Only 10 Rwandans against Paul Kagame’s third term, says lawmakers’ report
Rwandan lawmakers found only 10 people in nationwide consultations who opposed possible constitutional changes to allow strongman Paul Kagame a third term in power, a report said Tuesday.
Lawmakers began a national tour last month to gather opinions after both houses of parliament voted in support of constitutional change, backing a petition signed by millions of citizens.
Over 3.7 million people — over 60 percent of voters — signed the petition calling for a change to Article 101 of the constitution, which limits the president to two terms, according to Rwandan media.
On Monday, lawmakers submitted their report from the consultations to parliament.
“Of millions of Rwandans consulted by lawmakers on the need to amend Article 101 of the Constitution in the past few weeks, only 10 were against the idea,” the New Times newspaper reported Tuesday.
Any change to the Constitution would require a vote in support by at least three-quarters of both parliamentary houses, followed by a national referendum.

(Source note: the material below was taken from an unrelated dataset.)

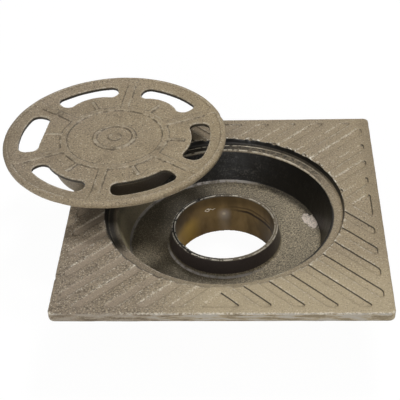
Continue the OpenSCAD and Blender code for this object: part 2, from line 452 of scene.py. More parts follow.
def knock_and_fit(piece, node, dents=()):
    """Pushes points in round each dent, given as place, reach and push, and then brings every
    point back to the solid's own box, which no casting's skin may leave."""
    points = points_of(piece.data)
    for place, reach, push in dents:
        far = np.linalg.norm(points - np.array(place, np.float32), axis=1) / reach
        share = np.clip(1 - far, 0, 1) ** 1.5
        points += share[:, None] * np.array(push, np.float32)
    low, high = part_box(node)
    np.clip(points, np.array(low, np.float32), np.array(high, np.float32), out=points)
    piece.data.vertices.foreach_set("co", points.ravel())
    piece.data.update()


def cast(node, name, wave_height, triangles, dents):
    """The solid's copy with a foundry's soft edges and uneven skin."""
    piece = merged_copy(node, name)
    modifier(piece, "REMESH", mode="VOXEL", voxel_size=VOXEL, adaptivity=0.0)
    modifier(piece, "SMOOTH", factor=0.5, iterations=EDGE_SOFTENING)
    wave = cloud(name + "_wave", WAVE_WIDTH, 1)
    grain = cloud(name + "_grain", GRAIN_WIDTH, 2)
    for texture, height in ((wave, wave_height), (grain, GRAIN_HEIGHT)):
        uneven = modifier(piece, "DISPLACE", texture=texture, texture_coords="LOCAL")
        uneven.strength = height
        uneven.mid_level = NOISE_LEVEL
    apply_modifiers(piece)
    dense = len(piece.data.polygons) * 2
    knock_and_fit(piece, node, dents)
    modifier(piece, "DECIMATE", ratio=min(1.0, triangles / dense), use_collapse_triangulate=True)
    apply_modifiers(piece)
    knock_and_fit(piece, node)
    print(name, "made of", dense, "triangles, thinned to", len(piece.data.polygons))
    return piece


# %% [markdown]
# Iron is brittle at its edges, so years of use leave marks: a nick in the plate's left edge, a
# notch in the grate's edge, a flat spot and a burr on the upstand's rim, and many small chips
# along the edge of the recess, where the grate was dropped in. Each mark pushes the skin in round
# one place. The few large ones are listed one by one, and the small chips are drawn at random from
# a fixed seed, so that they come out the same each time.

# %% Knocks, chips and the two castings
# place, reach and push of each mark
PLATE_NICK = ((-100 * MM, -68 * MM, 46.5 * MM), 2.6 * MM, (1.0 * MM, 0.0, -0.3 * MM))
GRATE_NOTCH = ((-1.8 * MM, 73.5 * MM, 69.0 * MM), 4.0 * MM, (-1.1 * MM, -0.5 * MM, -0.3 * MM))
RIM_FLAT = ((-26.6 * MM, -22.3 * MM, 30.5 * MM), 7.0 * MM, (0.6 * MM, 0.5 * MM, 0.0))
RIM_BURR = ((-17.0 * MM, -30.6 * MM, 30.5 * MM), 4.0 * MM, (-0.35 * MM, -0.6 * MM, 0.0))
LIP_CHIPS = 34
LIP_SEED = 5
LIP_START = math.radians(5)
LIP_END = math.radians(112)
LIP_R = 77.0 * MM
LIP_Z = PLATE_TOP - 0.2 * MM


def chipped_lip():
    """Small chips knocked off the recess's upper edge along its right and back."""
    draws = np.random.default_rng(LIP_SEED)
    chips = []
    for angle in draws.uniform(LIP_START, LIP_END, LIP_CHIPS):
        outwards = np.array((math.cos(angle), math.sin(angle), 0.0))
        depth = draws.uniform(0.35, 0.9) * MM
        drop = draws.uniform(0.1, 0.4) * MM
        reach = draws.uniform(1.4, 3.2) * MM
        place = outwards * LIP_R + (0.0, 0.0, LIP_Z)
        chips.append((place, reach, outwards * depth - (0.0, 0.0, drop)))
    return chips


BODY_WAVE = 0.26 * MM
GRATE_WAVE = 0.24 * MM
BODY_TRIANGLES = 196000
GRATE_TRIANGLES = 190000
body_marks = [PLATE_NICK, RIM_FLAT, RIM_BURR, *chipped_lip()]
body = cast("drain_body", "body_casting", BODY_WAVE, BODY_TRIANGLES, body_marks)
grate = cast("grate_cover", "grate_casting", GRATE_WAVE, GRATE_TRIANGLES, [GRATE_NOTCH])

# %% [markdown]
# The finish follows the shape: raised edges are rubbed bright and carry a painted highlight, and
# corners hold dirt and painted shade. The mesh can tell which is which. Along each mesh edge, the
# two ends' normals spread apart where the surface bulges and lean together where it is hollow.
# That spread, averaged at each point and smoothed, is kept as an attribute that the finish reads.
# Two more attributes tell how far the skin faces the front left, where shade is painted on the
# strips' steep walls, and the front right, where highlights are painted on them.

# %% Bulges, hollows and the two sides of the strips
CURVE_SMOOTHING = 2


def spread_over(count, ends, numbers):
    """Average of each point's neighbours, over edges given by their two ends."""
    total = np.bincount(ends[:, 0], numbers[ends[:, 1]], count)
    total += np.bincount(ends[:, 1], numbers[ends[:, 0]], count)
    links = np.bincount(ends.ravel(), minlength=count)
    return total / np.maximum(links, 1)


def bend_of(mesh, places, normals):
    """How much the skin bulges at each point, per metre, and negative in a hollow."""
    count = len(places)
    ends = np.empty(len(mesh.edges) * 2, np.int32)
    mesh.edges.foreach_get("vertices", ends)
    ends = ends.reshape(-1, 2)
    apart = places[ends[:, 0]] - places[ends[:, 1]]
    lean = normals[ends[:, 0]] - normals[ends[:, 1]]
    bend = (apart * lean).sum(1) / np.maximum((apart**2).sum(1), 1e-12)
    links = np.maximum(np.bincount(ends.ravel(), minlength=count), 1)
    curve = (np.bincount(ends[:, 0], bend, count) + np.bincount(ends[:, 1], bend, count)) / links
    for _ in range(CURVE_SMOOTHING):
        curve = 0.5 * curve + 0.5 * spread_over(count, ends, curve)
    return curve


def mark_shape(piece):
    mesh = piece.data
    places, normals = points_of(mesh), points_of(mesh, "normal")
    curve = bend_of(mesh, places, normals) * MM
    # how far the skin faces the front left and the front right, where the strips' walls get painted
    # shade and painted highlights
    marks = {
        "curve": np.clip(curve, -1, 1),
        "faces_front_left": np.clip(-(normals[:, 0] + normals[:, 1]) / math.sqrt(2), 0, 1),
        "faces_front_right": np.clip((normals[:, 0] - normals[:, 1]) / math.sqrt(2), 0, 1),
    }
    for name, numbers in marks.items():
        attribute = mesh.attributes.new(name, "FLOAT", "POINT")
        attribute.data.foreach_set("value", numbers.astype(np.float32))
    shares = np.percentile(curve, (1, 10, 50, 90, 99))
    print(piece.name, "bend per mm, lowest to highest:", [round(float(v), 2) for v in shares])


for piece in (body, grate):
    piece.data.shade_smooth()
    mark_shape(piece)

# %% [markdown]
# Both castings are iron with a dull grey-brown skin, in which small grains catch the light. The
# finish starts from two close tones in large patches, adds cloudy stains and fine speckle, then
# wear and a painted highlight on the bulges and dirt and painted shade in the hollows. It is one
# function, because both pieces came out of the same sand, and the pieces differ in their tones and
# in the zones added on top.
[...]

Kagame, 57, has been at the helm of Rwandan politics since 1994, when an offensive by his Rwandan Patriotic Front (RPF) rebels put an end to a genocide by Hutu extremists that left an estimated 800,000 people dead, most of whom were Tutsis.
As minister of defence and then vice-president, Kagame was widely seen as the power behind the throne even before he took the presidency in 2003, winning 95 percent of the vote.

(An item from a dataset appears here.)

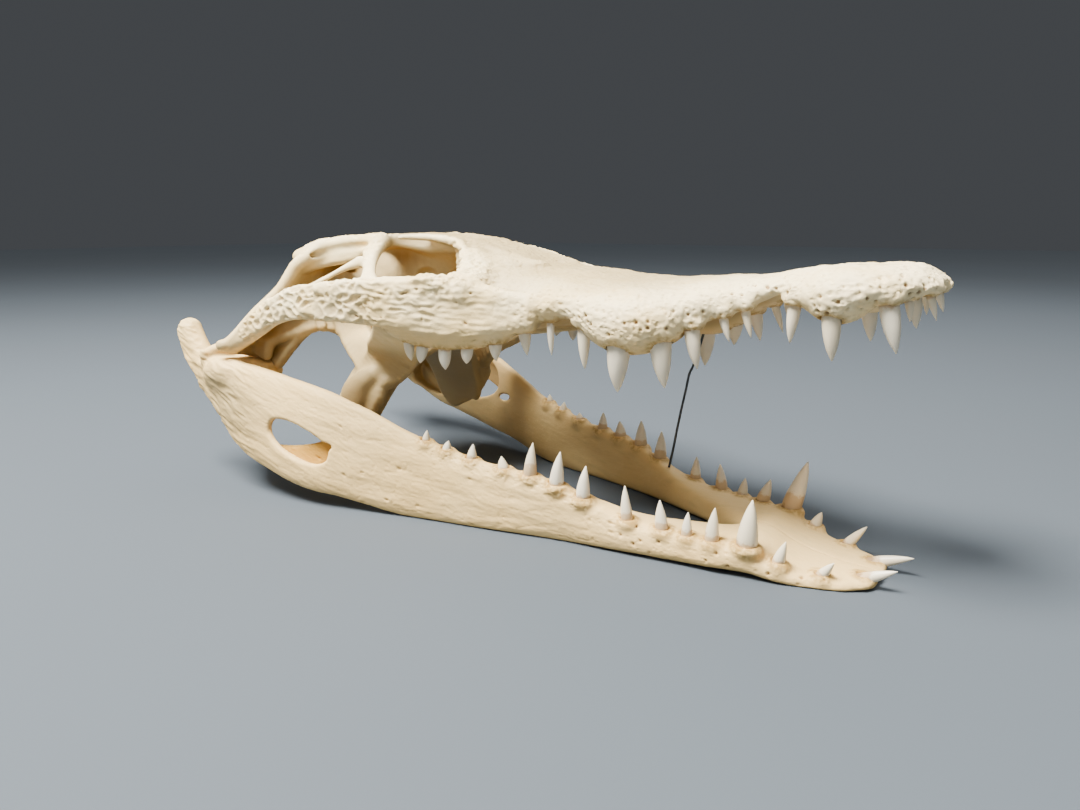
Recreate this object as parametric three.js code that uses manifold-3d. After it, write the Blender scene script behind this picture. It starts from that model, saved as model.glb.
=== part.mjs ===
// Skull of a young Nile crocodile, mouth open, resting on the lower edges of its lower jaw.
// Millimetres. +X runs to the tip of the snout, +Y to the animal's left and +Z up.
// Z = 0 is the surface that the jaw rests on, and the middle of the box lies on the Z axis.
import * as THREE from "three";
import Module from "manifold-3d";
import { mergeVertices } from "three/addons/utils/BufferGeometryUtils.js";

const wasm = await Module();
wasm.setup();

// ---- Driving dimensions ------------------------------------------------------------------------
const MIDDLE_X = -1.5; // the middle of the whole length, from the frame that the sizes below use
const SPLIT_GAP = 0.3; // between the two halves of the lower jaw, which a suture holds in life
const JOINT_GAP = 0.9; // round the hinge, where cartilage lies in life
const ROOF_DEEP = 6; // thickness of the skull table
const SIDES = 6; // of a bar's section
const TOOTH_SIDES = 5;
const ROOT_DEPTH = 4; // how far a tooth's own solid reaches into the bone
const WIRE_RADIUS = 0.5;

// Half width of the upper jaw and cheek, against distance along the skull.
const cheekHalfWidth = curveOf([
  [155.3, 0.5], [153.5, 10.5], [149, 17.5], [142, 22.5], [129, 26], [118, 22.5], [109, 19.2], [100, 22.5],
  [85, 32], [65, 38.8], [48, 37.2], [28, 39], [5, 45.5], [-20, 52],
]);
// Height of the roof of the snout along the midline.
const snoutTop = curveOf([
  [155.3, 93], [153.5, 97], [149, 100.5], [138, 101.6], [118, 100], [100, 97], [62, 95.3], [40, 97.5],
  [18, 101], [0, 105], [-20, 108.8],
]);
// Height of the tooth-bearing edge of the upper jaw, which waves up and down along the snout.
const jawEdge = curveOf([
  [155.3, 92], [150, 91.5], [140, 88.6], [129, 86.4], [118, 87.2], [109, 90.2], [98, 84], [83, 78],
  [64, 73.6], [50, 77.2], [34, 78.8], [18, 70.5], [0, 66.4], [-20, 68.2],
]);
// Height of the flat palate between the tooth rows.
const palate = curveOf([
  [155.3, 92.5], [140, 90.5], [110, 87], [70, 78], [30, 72], [0, 68.5], [-20, 67.5],
]);

// Lower jaw, against distance along it: the outer and inner faces at its upper edge, how much
// further out its lower edge lies, and the heights of both edges.
const jawOuter = curveOf([
  [148.5, 4], [144.5, 11], [138, 16], [129, 20.5], [117, 24.2], [104, 25.8], [80, 28.5], [60, 31.5],
  [49, 33], [20, 38.8], [-10, 44.8], [-40, 52.4], [-60, 58], [-90, 62], [-115, 62.5], [-136, 60],
]);
const jawInner = curveOf([
  [148.5, SPLIT_GAP / 2], [98, SPLIT_GAP / 2], [88, 5], [60, 18.5], [49, 23.6], [20, 31.2], [-10, 36.8],
  [-40, 45.4], [-60, 50.6], [-90, 53.4], [-115, 51], [-136, 49],
]);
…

He was re-elected in 2010 with a similarly resounding mandate.
The next elections are due in 2017.
From the trauma of genocide, he has been painted as a guarantor of stability and economic development, earning praise from donors — and his supporters say many in Rwanda view the prospect of his departure as a step into the unknown.
Critics say, however, that he has silenced the opposition and the media.
Kagame says the decision on a third term is for the “Rwandan people”.
The move comes amid a wider controversy in Africa over efforts by leaders to change constitutions in order to stay in office.
Neighbouring Burundi was plunged into turmoil in April when President Pierre Nkurunziza launched his successful bid for a third term in office, a move branded by opponents as unconstitutional and a violation of a peace deal that ended 13 years of civil war.